Valla et al. (2016) distinguished three distinct exhumation events since the Late Neogene based on thermal modelling: (i) Late Miocene tectonically driven exhumation, (ii) Pliocene climatically induced regional exhumation pulse, and (iii) Quaternary exhumation event in response to glacial valley carving since ca. 1 Ma. Mey et al. (2016) present an alternative landscape evolution driver with glacial isostatic adjustment in response to the Last Glacial Maximum (LGM) ice cover being responsible for the denudation. For further details on the debate the reader is referred to Mey et al. (2016) and references therein. From GPS data, a modern-day vertical uplift of ca. 2 mm/yr has been suggested (Sanchez et al. 2018). This is substantially higher than the recent vertical crustal movement inferred from precision levelling for the Grimsel area in relation to a reference point in Laufenburg of ca. 1 mm/yr (Nagra 2008). It has to be noted that the two surveys employ different reference levels.

Uplift and exhumation related to glacial activity (as discussed below) resulted in the formation of so-called exfoliation joints, which occur within the uppermost 200 m of rock volume (Ziegler et al. 2013). Three distinct exfoliation joint types are reported for the Grimsel area: (i) closely spaced (< 1 m) joints that are parallel to today's topography, (ii) moderately spaced (0.6–2 m) exfoliation joints subparallel to today's topography and (iii) widely spaced (>> 2 m) joints that are not parallel to the ground surface but could be controlled by former topographies. Joint spacing inferred from mapping was confirmed on a larger scale based on photogrammetric models (Ferrari et al. 2018). Four exfoliation joint generations were identified: Early Pleistocene (ca. 1.5–1 Ma), Middle Pleistocene (ca. 0.7–0.4 Ma), Late Pleistocene (0.1–0.02 Ma) and Late Glacial/Holocene (< 0.02 Ma).

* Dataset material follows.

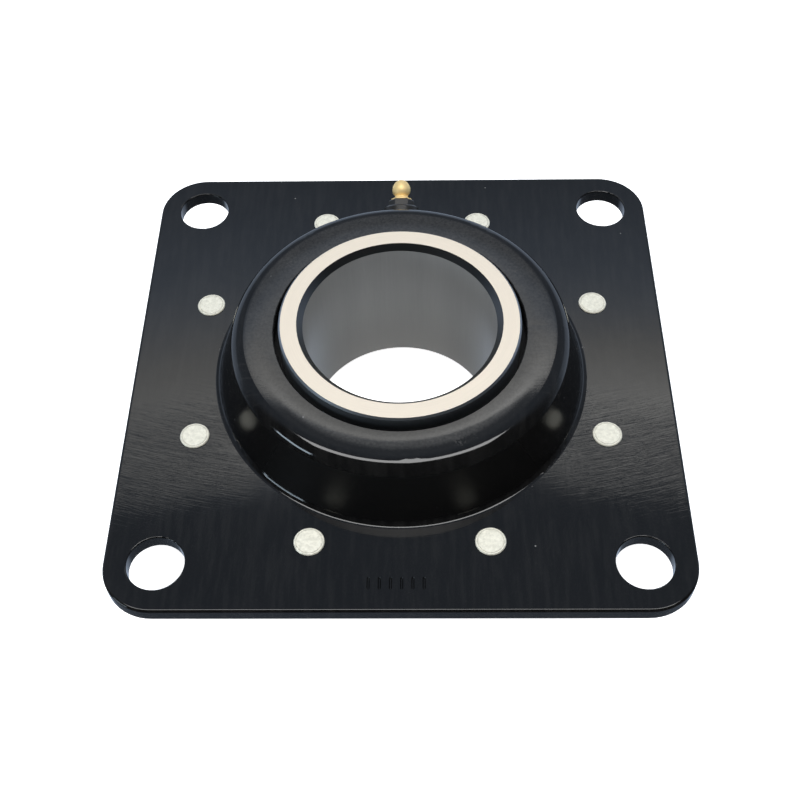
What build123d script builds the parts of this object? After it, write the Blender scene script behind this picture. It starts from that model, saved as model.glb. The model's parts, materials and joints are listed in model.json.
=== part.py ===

The latest step of the landscape evolution in the Grimsel area is related to glacial activity (Kelly et al. 2006). Multiple glacial stages throughout the Pleistocene shaped the valley morphology, which is likely to be pre-conditioned by the tectonic setting. Ice coverage was a least 600 m thick on the Grimsel Pass, as evidenced by trimlines and bedrock carving (Florineth and Schlüchter 1998). Recent modelling suggests even greater glacier thicknesses (Seguimot et al. 2018). The highest ice surface during the LGM was attained at 23.0 ± 0.8 ka in the upper 'Haslital' (Wirsig et al. 2016). It was followed by significant retreat not later than 17.7 ± 0.8 ka (Wirsig et al. 2016). Post-glacial tectonic faulting was observed SE of the Grimsel Pass (Ustaszewski and Pfiffner 2008). The fault is characterised by a 7 m crest displacement resulting in a tectonic slip rate of about 0.4 mm/yr since the LGM.

2.7 Regional hydrological setting

The regional hydrological setting has been characterised based on hydraulic modelling validated against measured hydraulic heads (Herzog 1989, Voborny et al. 1991). Generally, principal infiltration areas for hydraulic heads measured at the GTS are the Alplistock and the Juchlistock with discharge in the Aare valley (Lake Grimsel or Lake Rätrichsboden; Fig. 2.8). These "undisturbed" conditions are altered by the presence of the underground facilities (GTS and main access tunnel of KWO, Voborny et al. 1991). Also, at the surface the water has no natural flow due to the numerous engineered systems of KWO (e.g. dams and water tunnels). The GTS and the main KWO access tunnel act as sinks, but with little water inflow due to the low hydraulic conductivity. The occurrence of these sinks leads to high hydraulic gradients in the western part of the GTS (Fig. 2.9). The labelled black lines in Fig. 2.9 represent equipotential lines where their spacing indicates the hydraulic head gradient. The Bächli zone that forms the Bächli valley (Bächlital, Fig. 1.1) is of regional importance and drains part of the Juchlistock/Alplistock catchment into Lake Rätrichsboden (Voborny et al. 1991).

Fig. 2.8: Map showing the equipotential lines for hydraulic heads with regional brittle
discontinuity network (black lines) calculated on a horizontal section at the elevation
of the GTS (modified after Voborny et al. 1991)

The map is based on model calculations containing the local topography, measured
transmissivity values for rock matrix and faults, and measured hydraulic heads at the GTS.

Fig. 2.9: Cross-section through the GTS showing the regional distribution of hydraulic
pressure in metres above the GTS level (modified after Frick et al. 1992)

The cross-section is based on model calculations containing the topography, faults and
measured hydraulic heads at the GTS.